EMA Partners & Good Governance Viewpoint
We at EMA Partners, we have witnessed a higher demand in the need for reputable and credible board members in organisations that are hungry to build sustainable businesses going ahead. This is true for non-Listed entities, ’well oiled’ start-ups and even small to medium enterprises. Prioritizing risk management, laying solid foundations for supervision, and focusing on long-term value generation are top goals for most companies in the aforementioned areas.

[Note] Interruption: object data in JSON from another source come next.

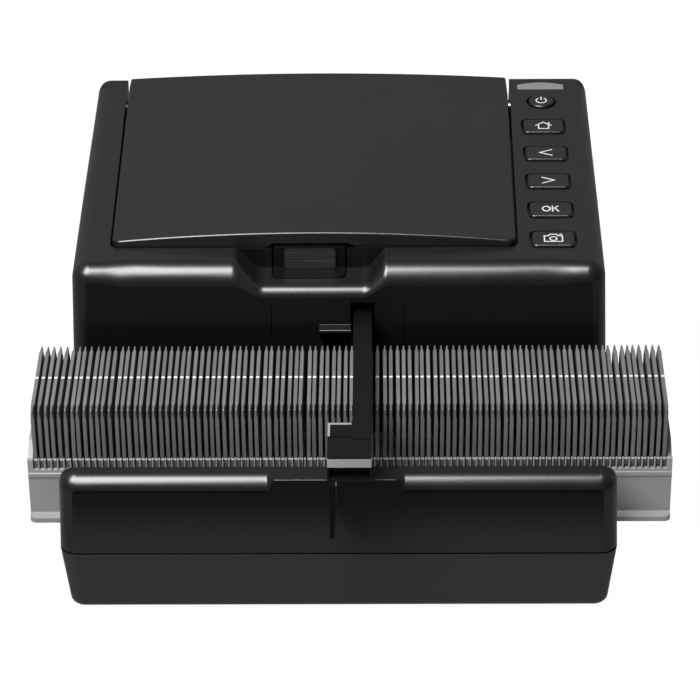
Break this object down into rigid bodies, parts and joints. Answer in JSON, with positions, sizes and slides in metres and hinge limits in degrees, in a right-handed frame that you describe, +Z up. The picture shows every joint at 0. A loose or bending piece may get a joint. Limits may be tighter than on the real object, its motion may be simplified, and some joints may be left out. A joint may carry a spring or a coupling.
{
  "type": "film and slide scanner",
  "caption": "Black stand-alone slide and film scanner with a straight slide tray in front, a pusher arm, a flip-up display lid and a row of keys.",
  "frame": {"origin": "on the table plane under the middle of the object's bounding box", "axes": "+X to the viewer's right along the tray, +Y from the front rail to the rear, +Z up"},
  "size_m": [0.2728, 0.286, 0.1273],
  "materials": {
    "case_black": "fine moulded grain, satin",
    "deck_black": "matte",
    "key_black": "semi-gloss",
    "pad_grey": "fine ribbed",
    "foot_rubber": "matte",
    "light_grey": "translucent, satin",
    "tray_grey": "satin",
    "mount_grey": "matte",
    "film": "glossy, translucent",
    "board_green": "solder mask",
    "steel": "zinc plated",
    "alloy": "turned",
    "port_metal": "stamped",
    "port_black": "satin",
    "lens_black": "matte anodised",
    "optic_glass": "polished",
    "gear_white": "satin"
  },
  "bodies": {
    "base": {"lower_shell": "case_black", "upper_shell": "case_black", "front_rail": "case_black", "tray_deck": "deck_black", "gate_panel": "case_black", "status_light": "light_grey", "button_board": "board_green", "main_board": "board_green", "rubber_feet": "foot_rubber", "case_screws": "steel", "hinge_pins": "steel", "inner_chassis": "steel", "film_gate": "deck_black", "diffuser": "light_grey", "backlight_board": "board_green", "lens_barrel": "lens_black", "lens_glass": "optic_glass", "lens_mount": "deck_black", "sensor_board": "board_green", "guide_rods": "steel", "arm_motor": "steel", "drive_belt": "foot_rubber", "tray_motor": "steel", "shaft_bracket": "deck_black", "power_inlet": "port_black", "data_port": "port_metal", "video_port": "port_metal", "card_slot": "port_metal"},
    "lid": {"lid_cover": "case_black", "lid_bezel": "case_black", "display_glass": "optic_glass"},
    "release": {"release_button": "key_black", "release_pad": "pad_grey"},
    "key_power": {"power_button": "key_black"},
    "key_home": {"home_button": "key_black"},
    "key_back": {"back_button": "key_black"},
    "key_next": {"next_button": "key_black"},
    "key_ok": {"ok_button": "key_black"},
    "key_capture": {"capture_button": "key_black"},
    "slide_tray": {"tray_body": "tray_grey", "tray_rack": "tray_grey", "slide_mounts": "mount_grey"},
    "fed_slide": {"fed_slide_mount": "mount_grey", "fed_slide_film": "film"},
    "changer": {"changer_arm": "key_black", "pusher_blade": "key_black", "arm_carriage": "deck_black", "belt_clamp": "alloy"},
    "pulley_motor": {"drive_pulley": "alloy"},
    "pulley_idler": {"idler_pulley": "alloy"},
    "tray_drive": {"tray_gear": "gear_white", "tray_shaft": "steel"}
  },
  "joints": [
    {"name": "lid_hinge", "type": "hinge", "parent": "base", "child": "lid", "pos_m": [-0.0156, 0.122, 0.117], "axis": [-1, 0, 0], "range_deg": [0, 105]},
    {"name": "release_press", "type": "slide", "parent": "base", "child": "release", "axis": [0, 1, 0], "range_m": [0, 0.0015], "stiffness_N_per_m": 500},
    {"name": "power_press", "type": "slide", "parent": "base", "child": "key_power", "axis": [0, 0, -1], "range_m": [0, 0.0009], "stiffness_N_per_m": 300},
    {"name": "home_press", "type": "slide", "parent": "base", "child": "key_home", "axis": [0, 0, -1], "range_m": [0, 0.0009], "stiffness_N_per_m": 300},
    {"name": "back_press", "type": "slide", "parent": "base", "child": "key_back", "axis": [0, 0, -1], "range_m": [0, 0.0009], "stiffness_N_per_m": 300},
    {"name": "next_press", "type": "slide", "parent": "base", "child": "key_next", "axis": [0, 0, -1], "range_m": [0, 0.0009], "stiffness_N_per_m": 300},
    {"name": "ok_press", "type": "slide", "parent": "base", "child": "key_ok", "axis": [0, 0, -1], "range_m": [0, 0.0009], "stiffness_N_per_m": 300},
    {"name": "capture_press", "type": "slide", "parent": "base", "child": "key_capture", "axis": [0, 0, -1], "range_m": [0, 0.0009], "stiffness_N_per_m": 300},
    {"name": "tray_travel", "type": "slide", "parent": "base", "child": "slide_tray", "axis": [1, 0, 0], "range_m": [-0.138, 0.15]},
    {"name": "slide_feed", "type": "slide", "parent": "slide_tray", "child": "fed_slide", "axis": [0, 1, 0], "range_m": [0, 0.0534]},
    {"name": "arm_travel", "type": "slide", "parent": "base", "child": "changer", "axis": [0, 1, 0], "range_m": [0, 0.079]},
    {"name": "motor_pulley_turn", "type": "hinge", "parent": "base", "child": "pulley_motor", "pos_m": [0.0282, 0.082, 0.094], "axis": [0, 0, -1], "range_deg": [0, 755.5]},
    {"name": "idler_pulley_turn", "type": "hinge", "parent": "base", "child": "pulley_idler", "pos_m": [0.0282, -0.009, 0.094], "axis": [0, 0, -1], "range_deg": [0, 755.5]},
    {"name": "tray_gear_turn", "type": "hinge", "parent": "base", "child": "tray_drive", "pos_m": [-0.00671, -0.049, 0.02364], "axis": [0, 1, 0], "range_deg": [-775, 842]}
  ],
  "couplings": [
    {"joint": "slide_feed", "follows": "arm_travel", "ratio": 0.67468},
    {"joint": "motor_pulley_turn", "follows": "arm_travel", "rad_per_m": 166.67},
    {"joint": "idler_pulley_turn", "follows": "arm_travel", "rad_per_m": 166.67},
    {"joint": "tray_gear_turn", "follows": "tray_travel", "rad_per_m": 97.468}
  ]
}
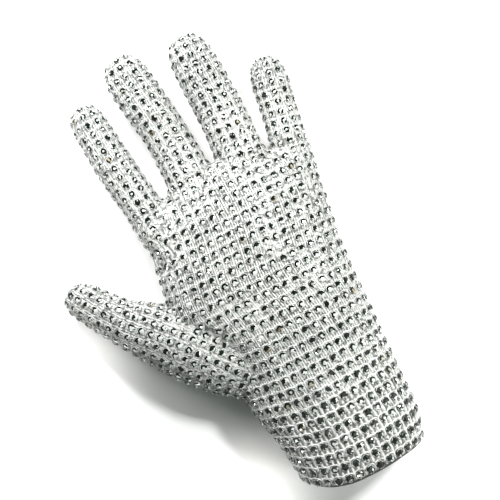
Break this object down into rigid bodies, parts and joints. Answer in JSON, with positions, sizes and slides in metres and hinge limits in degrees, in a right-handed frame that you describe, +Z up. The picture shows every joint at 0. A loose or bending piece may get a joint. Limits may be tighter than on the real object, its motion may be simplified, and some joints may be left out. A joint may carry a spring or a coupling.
{
  "type": "sequin glove",
  "caption": "Knitted dress glove for a right hand, filled out and lying back up, covered all over with rows of small round cut stones.",
  "frame": {"origin": "on the surface that the glove lies on, under the middle of its bounding box", "axes": "+Y along the hand from the wrist edge to the fingertips, +X towards the little finger's side, +Z up out of the back of the hand"},
  "size_m": [0.1584, 0.2464, 0.0449],
  "materials": {
    "stoned_knit": "light silver-grey fine knit with bright threads",
    "edge_yarn": "dark brownish bound edge, matt",
    "cut_stones": "clear foil-backed cut stones in thin bright rims"
  },
  "bodies": {
    "root": {"hand_shell": "stoned_knit", "index_finger": "stoned_knit", "middle_finger": "stoned_knit", "ring_finger": "stoned_knit", "little_finger": "stoned_knit", "thumb": "stoned_knit", "cuff_edge": "edge_yarn", "cuff_stone_field": "cut_stones"}
  },
  "joints": []
}
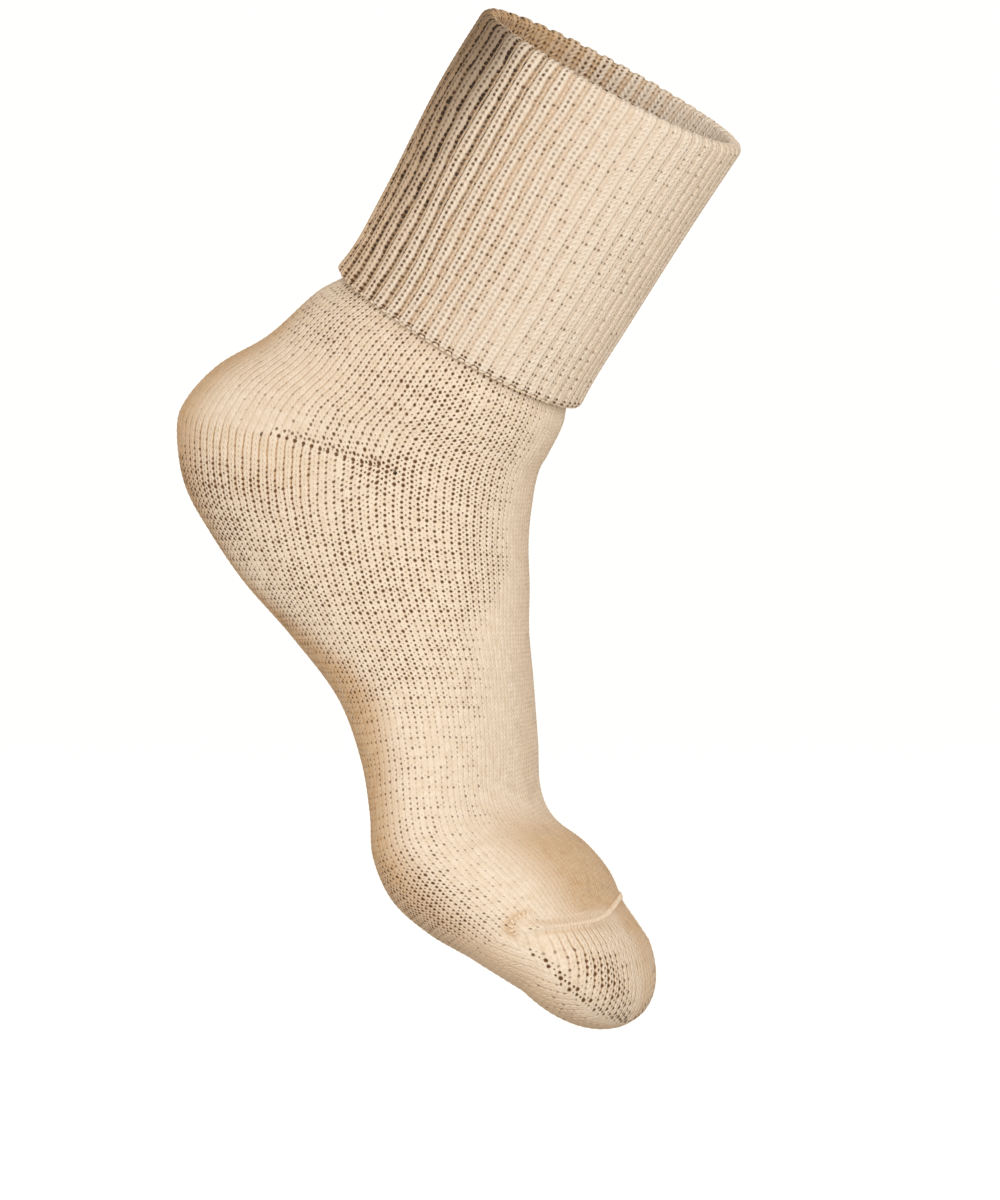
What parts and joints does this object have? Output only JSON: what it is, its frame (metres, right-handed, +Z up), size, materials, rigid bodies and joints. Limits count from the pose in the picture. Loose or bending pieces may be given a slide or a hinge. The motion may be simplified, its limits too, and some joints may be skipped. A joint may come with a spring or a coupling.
{
  "type": "diabetic sock",
  "caption": "Worn-shape knitted sock with a wide ribbed turned-down cuff, reciprocated heel and toe pockets and a linked seam over the toes; hollow, open at the leg.",
  "frame": {"origin": "middle of the leg opening, on the crest of the fold where the cuff turns down", "axes": "+Z up, +X towards the front of the leg and the toes, +Y across; the XZ plane is the plane of symmetry"},
  "size_m": [0.1642, 0.0872, 0.2866],
  "materials": {
    "plain_knit": "matt undyed cotton, plain knit",
    "rib_knit": "matt undyed cotton, one-and-one rib"
  },
  "bodies": {
    "root": {"leg_tube": "plain_knit", "heel_pocket": "plain_knit", "foot_tube": "plain_knit", "toe_pocket": "plain_knit", "turned_cuff": "rib_knit"}
  },
  "joints": []
}
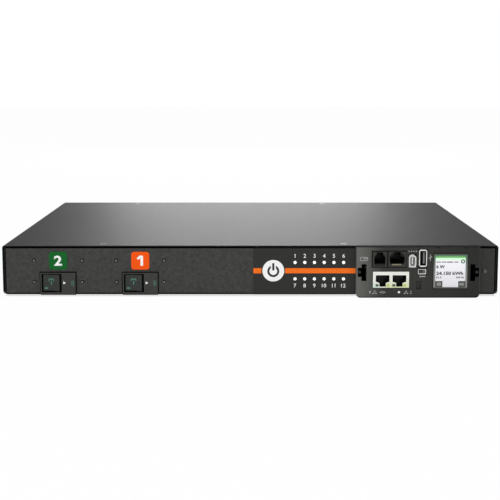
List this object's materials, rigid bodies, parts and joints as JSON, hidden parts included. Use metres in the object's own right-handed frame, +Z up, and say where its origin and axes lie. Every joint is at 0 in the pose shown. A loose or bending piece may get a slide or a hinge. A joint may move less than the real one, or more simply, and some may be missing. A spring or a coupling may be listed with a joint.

Good corporate governance helps companies build trust with investors and the community, which acts as a catalyst for growth.
We firmly believe that the board of directors should consist of a diverse group of individuals, those that have skills and knowledge of the business, as well as those who can bring a fresh perspective from outside of the company as well as the industry and not just comprise of people who are familiar with the organisation.
To conclude, organisations that practise consistent levels of excellent corporate governance have a non-negotiable emphasis on the following areas:
- Board composition, diversity, refreshment, and leadership structure
- Long-term strategy, corporate purpose, and sustainability challenges
- Good governance practices and ethical corporate culture
- Human capital management
- Compensation Discussion and analysis
- Shareholder and stakeholder engagement
Good corporate governance leads to ethical business practices, which leads to financial viability which are based on principles around sustainability, accountability, transparency, fairness, and responsibility.
The past 24 months challenged most organisations on Business and Human Capital aspects, and it has been observed that companies who adhered to most of the above characteristics performed well and will continue to push the bar. It is perhaps unsurprising that nowadays we see a visible shift in which organisations acknowledge that corporate governance structure is no longer only a checkbox but a growing necessity!